Return only the lines running from the line that holds "into its slot" to the line that holds "cad_parts[node].hide_render = cad_parts[node].hide_viewport", including both.
● ● ●
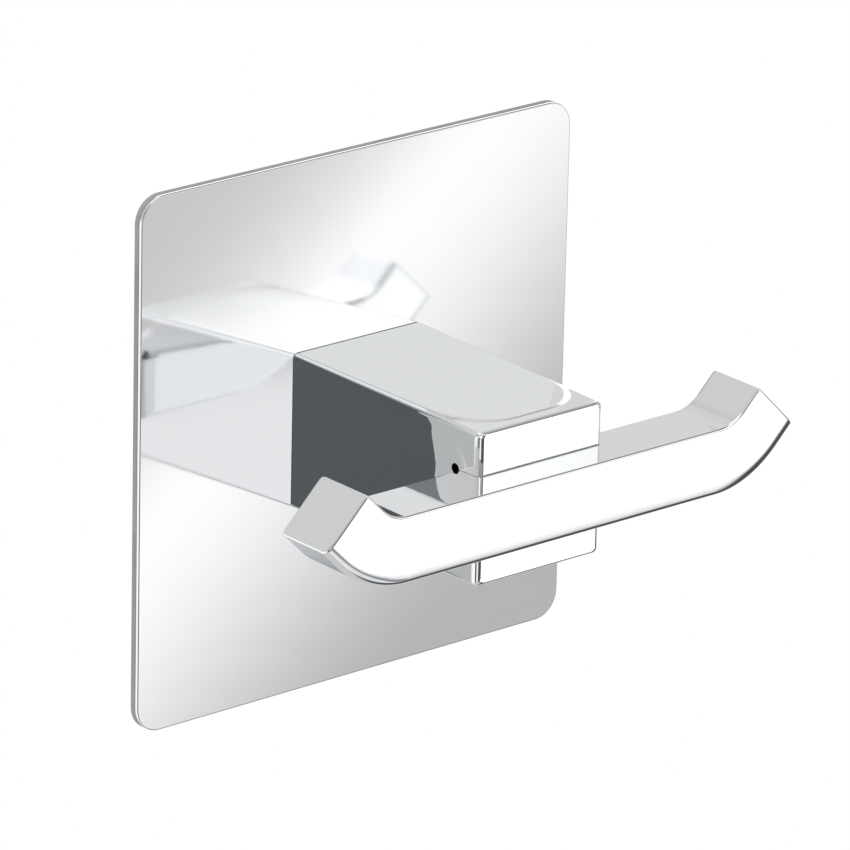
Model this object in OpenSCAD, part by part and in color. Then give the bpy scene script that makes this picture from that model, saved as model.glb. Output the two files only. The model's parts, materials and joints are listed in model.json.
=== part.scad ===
// Square-plate double towel hook, held on the wall by an adhesive pad.
// Frame: X to the right along the wall, -Y out of the wall, +Z up, millimetres.
// The origin is the centre of the pad's wall face. Depths count out of the wall.

/* [Back plate] */
// Width of the plate along the wall
plate_w = 98; // [80:1:140]
// Height of the plate
plate_h = 100; // [80:1:140]
// Thickness of the plate's sheet
plate_t = 0.8; // [0.6:0.1:2]
// Radius of the plate's corners, and of the pad's
plate_corner_r = 5; // [3:0.5:15]

/* [Adhesive pad] */
// Thickness of the foam pad
pad_t = 1.1; // [1:0.1:2]

/* [Post] */
// Side of the square post where it stands on the plate
post_root = 29.2; // [26:0.2:36]
// Side of the square post at its front, a little less for the casting draft
post_head = 28.4; // [24:0.2:34]
// Length of the post from the plate to its front face
post_len = 50.4; // [40:0.2:70]
// Thickness of the post's walls
post_wall = 2.5; // [1.5:0.1:4]
// Depth of the slot that the bar sits in
slot_depth = 5.6; // [4:0.1:8]
// Thickness of the web behind the slot
web_t = 4; // [3:0.1:5]

/* [Bar] */
// Height of the bar's section
bar_h = 12.5; // [10:0.1:16]
// Depth of the bar's section, out of the wall
bar_d = 12.5; // [11:0.1:16]
// Length of the bar's straight middle
bar_straight = 71; // [60:1:100]
// Radius of the bends, along the inner edge
bend_r = 8; // [4:0.5:16]
// Angle that each arm turns up
arm_angle = 45; // [20:1:80]
// Straight length of each arm beyond its bend
arm_len = 5; // [3:0.5:14]
// Radius of the bar's back edges and outer front edge
bar_edge_r = 1; // [0.6:0.1:2]
// Radius of the bar's inner front edge
bar_crisp_r = 0.4; // [0.2:0.1:1]

/* [Plate screws] */
// Diameter of each screw between plate and post
plate_screw_d = 4; // [3:0.5:5]
// Length of each screw under its head
plate_screw_len = 9; // [7:0.5:11]
// Diameter of each screw's flat head
plate_screw_head_d = 8; // [7:0.2:9]
// Thickness of each screw's flat head
plate_screw_head_t = 0.8; // [0.6:0.1:1]
// Diameter of the bosses in the post that take the screws
boss_d = 7.2; // [6.6:0.1:8]
// Length of the bosses
boss_len = 12; // [11.6:0.2:16]
// How far each boss reaches into the side wall
boss_bite = 0.5; // [0.3:0.1:1.2]

/* [Bar screw] */
// Diameter of the screw between post and bar
bar_screw_d = 5; // [4:0.5:6]
// Length of the screw under its head
bar_screw_len = 14; // [11:0.5:15]
// Diameter of the screw's round head
bar_screw_head_d = 9; // [8:0.2:11]
// Thickness of the screw's round head
bar_screw_head_t = 3.2; // [2.5:0.1:4]
// Diameter of the flat washer on the web
washer_d = 10; // [9:0.2:12]
// Thickness of the flat washer
washer_t = 1; // [0.6:0.1:1.4]
// Diameter of the split spring washer
spring_d = 8.8; // [8:0.2:10]
// Thickness of the split spring washer
spring_t = 1.3; // [0.8:0.1:1.8]
// Width of the split in the spring washer
spring_split = 0.8; // [0.4:0.1:1.4]

/* [Clearances] */
// Gap between the bar and each lip of the slot
slot_gap = 0.1; // [0.05:0.05:0.3]
// Gap all round a screw in the hole that it is screwed into
thread_gap = 0.05; // [0.03:0.01:0.1]
// Gap all round a screw or shank in a plain hole
hole_gap = 0.2; // [0.1:0.05:0.3]
// Gap all round a plate screw's head in the pad
pad_gap = 0.6; // [0.3:0.1:1]
// Room left beyond the tip of a screw
tip_gap = 1; // [0.5:0.1:2]

/* [Hidden] */

$fn = 96;

// How far a cut runs past the face that it opens
overrun = 1;

// Depths out of the wall, from the back of the pad to the front of the bar
plate_front = pad_t + plate_t;
head_front = plate_front + post_len;
slot_floor = head_front - slot_depth;
web_back = slot_floor - web_t;
bar_front = slot_floor + bar_d;
spring_back = web_back - washer_t - spring_t;

// Sideways place of each plate screw: its boss stands against the post's side wall
screw_x = post_root / 2 - post_wall + boss_bite - boss_d / 2;

// Height of the bends' centres above the bar's middle
bend_z = bar_h / 2 + bend_r;

// How far each arm starts inside its bend, and how far it is drawn in all round from the bend
arm_overlap = 0.2;
arm_step = 0.03;

// Length of the bar screw that is in the bar
bar_grip = bar_screw_len - washer_t - spring_t - web_t;

// Shares of a screw head's size that its cross recess takes
recess_length_share = 0.55;
recess_width_share = 0.14;
recess_depth_share = 0.6;

PLATE = "#c6c9cc";
CAST = "#d3d5d7";
FOAM = "#8f9193";
STEEL = "#9ea3a8";
SPRING = "#6f7478";

// A round bar along the depth, from one depth to another
module rod(d, from, to) {
    translate([0, -from, 0])
        rotate([90, 0, 0])
            cylinder(d = d, h = to - from);
}

// A flat ring along the depth
module ring(outer_d, inner_d, from, to) {
    difference() {
        rod(outer_d, from, to);
        rod(inner_d, from - overrun, to + overrun);
    }
}

// The places of the two plate screws
module at_plate_screws() {
    for (side = [-1, 1])
        translate([side * screw_x, 0, 0])
            children();
}

// The part of a square corner that lies outside its round
module corner_waste(r) {
    difference() {
        square(r + overrun);
        circle(r);
    }
}

// A rectangle standing on the origin's corner, with a radius of its own at each corner.
// near is the side at x = 0 and far the side at x = w; low is y = 0 and high is y = h.
module rounded_rectangle(w, h, near_low, near_high, far_low, far_high) {
    difference() {
        square([w, h]);
        translate([near_low, near_low])
            rotate(180)
                corner_waste(near_low);
        translate([near_high, h - near_high])
            rotate(90)
                corner_waste(near_high);
        translate([w - far_low, far_low])
            rotate(-90)
                corner_waste(far_low);
        translate([w - far_high, h - far_high])
            corner_waste(far_high);
    }
}

// A sheet with the plate's outline, from one depth to another
module sheet(from, to) {
    r = plate_corner_r;
    translate([-plate_w / 2, -from, -plate_h / 2])
        rotate([90, 0, 0])
            linear_extrude(to - from)
                rounded_rectangle(plate_w, plate_h, r, r, r, r);
}

// A square spike that narrows evenly with depth, from the post's root on
module drafted_square(root, head, length) {
    module side_view() {
        polygon([[-root / 2, 0], [root / 2, 0], [head / 2, -length], [-head / 2, -length]]);
    }
    translate([0, -plate_front, 0])
        intersection() {
            linear_extrude(root, center = true)
                side_view();
            rotate([0, 90, 0])
                linear_extrude(root, center = true)
                    side_view();
        }
}

// The post before it is hollowed and slotted
module post_block() {
    drafted_square(post_root, post_head, post_len);
}

// The hollow inside the post, open towards the plate
module post_hollow() {
    intersection() {
        drafted_square(post_root - 2 * post_wall, post_head - 2 * post_wall, post_len);
        translate([0, -web_back / 2, 0])
            cube([post_root, web_back, post_root], center = true);
    }
}

// The slot across the post's front
module bar_slot() {
    slot_h = bar_h + 2 * slot_gap;
    translate([-post_root, -head_front - overrun, -slot_h / 2])
        cube([2 * post_root, slot_depth + overrun, slot_h]);
}

// The bar's section, drawn in all round by the inset given:
// x runs from the inner side of the bends to the outer side, y out of the wall
module bar_section(inset) {
    edge_r = bar_edge_r - inset;
    crisp_r = bar_crisp_r - inset;
    translate([bend_r + inset, inset])
        rounded_rectangle(bar_h - 2 * inset, bar_d - 2 * inset, edge_r, crisp_r, edge_r, edge_r);
}

// A straight run of the bar along y, from one place to another, seen from its bend's centre
module bar_run(from, to, inset) {
    translate([0, to, 0])
        rotate([90, 0, 0])
            linear_extrude(to - from)
                bar_section(inset);
}

// One end of the bar, about its bend's centre: the bend and the arm beyond it
module bar_end() {
    translate([bar_straight / 2, -slot_floor, bend_z])
        rotate([90, 0, 0])
            rotate(-90) {
                rotate_extrude(angle = arm_angle)
                    bar_section(0);
                rotate(arm_angle)
                    bar_run(-arm_overlap, arm_len, arm_step);
            }
}

// The straight middle of the bar
module bar_middle() {
    translate([-bar_straight / 2, -slot_floor, bend_z])
        rotate([90, 0, 0])
            rotate(-90)
                bar_run(0, bar_straight, 0);
}

// The cross recess in a screw's head, open towards the wall at the depth given
module cross_recess(head_d, head_t, from) {
    length = head_d * recess_length_share;
    width = head_d * recess_width_share;
    depth = head_t * recess_depth_share;
    for (turn = [0, 90])
        translate([0, -from - (depth - overrun) / 2, 0])
            rotate([0, turn, 0])
                cube([length, depth + overrun, width], center = true);
}

// A screw along the depth: its head lies on the wall's side of the depth given
module screw(d, length, head_d, head_t, seat) {
    difference() {
        union() {
            rod(head_d, seat - head_t, seat);
            rod(d, seat, seat + length);
        }
        cross_recess(head_d, head_t, seat - head_t);
    }
}

// Closed-cell foam with adhesive on both faces, punched where the screw heads lie
module adhesive_pad() {
    color(FOAM)
        difference() {
            sheet(0, pad_t);
            at_plate_screws()
                rod(plate_screw_head_d + 2 * pad_gap, -overrun, pad_t + overrun);
        }
}

// Polished steel sheet
module back_plate() {
    color(PLATE)
        difference() {
            sheet(pad_t, plate_front);
            at_plate_screws()
                rod(plate_screw_d + 2 * hole_gap, pad_t - overrun, plate_front + overrun);
        }
}

// Hollow casting with the slot for the bar, a web behind it and two screw bosses
module post() {
    color(CAST)
        difference() {
            union() {
                difference() {
                    post_block();
                    post_hollow();
                }
                intersection() {
                    post_block();
                    at_plate_screws()
                        rod(boss_d, plate_front, plate_front + boss_len);
                }
            }
            bar_slot();
            at_plate_screws()
                rod(plate_screw_d + 2 * thread_gap, plate_front - overrun,
                    pad_t + plate_screw_len + tip_gap);
            rod(bar_screw_d + 2 * hole_gap, web_back - overrun, slot_floor + overrun);
        }
}

// Square bar with both ends bent up, and the hole for its screw in the back
module hook_bar() {
    color(CAST)
        difference() {
            union() {
                bar_middle();
                bar_end();
                mirror([1, 0, 0])
                    bar_end();
            }
            rod(bar_screw_d + 2 * thread_gap, slot_floor - overrun, slot_floor + bar_grip + tip_gap);
        }
}

// One of the two screws between plate and post
module plate_screw(side) {
    color(STEEL)
        translate([side * screw_x, 0, 0])
            screw(plate_screw_d, plate_screw_len, plate_screw_head_d, plate_screw_head_t, pad_t);
}

// The screw that pulls the bar into its slot
module bar_screw() {
    color(STEEL)
        screw(bar_screw_d, bar_screw_len, bar_screw_head_d, bar_screw_head_t, spring_back);
}

// The flat washer on the web
module flat_washer() {
    color(STEEL)
        ring(washer_d, bar_screw_d + 2 * hole_gap, web_back - washer_t, web_back);
}

// The split washer under the bar screw's head
module spring_washer() {
    color(SPRING)
        difference() {
            ring(spring_d, bar_screw_d + 2 * hole_gap, spring_back, spring_back + spring_t);
            translate([-spring_split / 2, -spring_back - spring_t - overrun, 0])
                cube([spring_split, spring_t + 2 * overrun, spring_d]);
        }
}

adhesive_pad();
back_plate();
post();
hook_bar();
plate_screw(-1);  // plate_screw_left
plate_screw(1);  // plate_screw_right
bar_screw();
flat_washer();
spring_washer();
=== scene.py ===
import json
import math

import bmesh
import bpy
from mathutils import Matrix, Vector


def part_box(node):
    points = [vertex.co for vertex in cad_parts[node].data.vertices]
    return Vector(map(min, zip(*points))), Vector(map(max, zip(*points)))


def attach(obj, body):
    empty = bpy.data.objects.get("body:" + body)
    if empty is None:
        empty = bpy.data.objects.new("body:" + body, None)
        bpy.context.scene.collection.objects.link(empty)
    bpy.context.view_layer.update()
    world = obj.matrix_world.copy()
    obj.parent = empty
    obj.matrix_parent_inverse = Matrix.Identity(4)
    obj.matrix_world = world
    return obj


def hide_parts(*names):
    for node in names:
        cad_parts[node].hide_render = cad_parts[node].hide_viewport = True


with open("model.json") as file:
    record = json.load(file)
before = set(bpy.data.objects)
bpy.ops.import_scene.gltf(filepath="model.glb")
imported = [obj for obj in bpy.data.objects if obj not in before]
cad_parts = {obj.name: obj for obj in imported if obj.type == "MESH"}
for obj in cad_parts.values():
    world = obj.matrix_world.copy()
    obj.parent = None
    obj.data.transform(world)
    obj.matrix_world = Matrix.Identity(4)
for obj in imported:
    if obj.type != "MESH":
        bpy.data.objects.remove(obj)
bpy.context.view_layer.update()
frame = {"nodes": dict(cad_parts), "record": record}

MM = 0.001
QUARTER_TURN = math.radians(90)
TONES = {m["slot"]: m["base_color"] for m in frame["record"]["materials"]}

# Places on the CAD nodes, read from the frame. Y runs into the wall, so a front has a lower Y than its back
plate_low, plate_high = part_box("back_plate")
post_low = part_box("post")[0]
bar_low, bar_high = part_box("hook_bar")
washer_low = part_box("flat_washer")[0]
screw_low, screw_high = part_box("plate_screw_right")
PLATE_FRONT = plate_low.y
PLATE_BACK = plate_high.y
HEAD_FRONT = post_low.y
BAR_FRONT = bar_low.y
BAR_BACK = bar_high.y
BAR_HALF = -bar_low.z
WEB_BACK = washer_low.y
PLATE_SCREW_X = (screw_low.x + screw_high.x) / 2


# Mesh helpers

# How near points are to be merged, and how near a point has to be to lie on a face
WELD = 0.0005 * MM
EDGE_FIND = 0.01 * MM
# How far a cutting tool runs past the face that it opens
OVERRUN = 1 * MM
ROD_SEGMENTS = 48
ROUND_PROFILE = 0.5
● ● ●
■ Solution ■
// The screw that pulls the bar into its slot
module bar_screw() {
    color(STEEL)
        screw(bar_screw_d, bar_screw_len, bar_screw_head_d, bar_screw_head_t, spring_back);
}

// The flat washer on the web
module flat_washer() {
    color(STEEL)
        ring(washer_d, bar_screw_d + 2 * hole_gap, web_back - washer_t, web_back);
}

// The split washer under the bar screw's head
module spring_washer() {
    color(SPRING)
        difference() {
            ring(spring_d, bar_screw_d + 2 * hole_gap, spring_back, spring_back + spring_t);
            translate([-spring_split / 2, -spring_back - spring_t - overrun, 0])
                cube([spring_split, spring_t + 2 * overrun, spring_d]);
        }
}

adhesive_pad();
back_plate();
post();
hook_bar();
plate_screw(-1);  // plate_screw_left
plate_screw(1);  // plate_screw_right
bar_screw();
flat_washer();
spring_washer();
=== scene.py ===
import json
import math

import bmesh
import bpy
from mathutils import Matrix, Vector


def part_box(node):
    points = [vertex.co for vertex in cad_parts[node].data.vertices]
    return Vector(map(min, zip(*points))), Vector(map(max, zip(*points)))


def attach(obj, body):
    empty = bpy.data.objects.get("body:" + body)
    if empty is None:
        empty = bpy.data.objects.new("body:" + body, None)
        bpy.context.scene.collection.objects.link(empty)
    bpy.context.view_layer.update()
    world = obj.matrix_world.copy()
    obj.parent = empty
    obj.matrix_parent_inverse = Matrix.Identity(4)
    obj.matrix_world = world
    return obj


def hide_parts(*names):
    for node in names:
        cad_parts[node].hide_render = cad_parts[node].hide_viewport = True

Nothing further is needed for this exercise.